It has been fascinating watching the media go a-gog over former Massachusetts Governor Mitt Romney’s announcement of Wisconsin Representative Paul Ryan as his Vice Presidential running mate. Fiscal conservatives are rejoicing and celebrating this apparent move to the right by Governor Romney. Social liberals are aghast at the threat Rep. Ryan’s appointment and possible election will have on the social fabric and net in our country.
The Christian Church in America is a significant player in this conversation—some denominations choosing silence, with far more taking very public stances. Conservative denominations and congregations find Rep. Ryan’s pro-life, anti-contraception stance a bright light on the horizon. The American Catholic Bishops have issued a statement expressing opposition to Rep. Ryan’s proposed federal budget as running counter to Biblical teaching. Liberal denominations and religious organizations have sounded the alarm about the diminished care and compassion that Rep. Ryan’s budget proposal represents to the elderly, unemployed, homeless, hungry, under-educated, and other groups that lack a voice in the public sector. Each of these denominations, groups, congregations, and religious leaders each claim to be speaking for God, and God’s Word—the Bible.
This is not a new phenomenon in American culture, but for me, this raises the question of people’s perception or experience of God.

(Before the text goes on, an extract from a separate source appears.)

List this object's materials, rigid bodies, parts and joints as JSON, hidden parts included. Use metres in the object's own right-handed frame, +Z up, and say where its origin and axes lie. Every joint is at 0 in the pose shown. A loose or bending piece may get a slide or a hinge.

With such a wide variance of opinions, perspectives, and beliefs, how can these groups and individuals profess a faith in the same Deity?
Paul Tillich, the existential theologian, defined God as that which was of “ultimate concern” to an individual. “It means that whatever concerns a man ultimately becomes god for him, and, conversely, it means that a man can be concerned ultimately only about that which is god for him” (Church, 1999). Tillich says this definition transcends the concrete concepts or descriptions that religions attribute to the idea of the Holy, and, thus, may create tension with the individual’s personal experience of the Sacred.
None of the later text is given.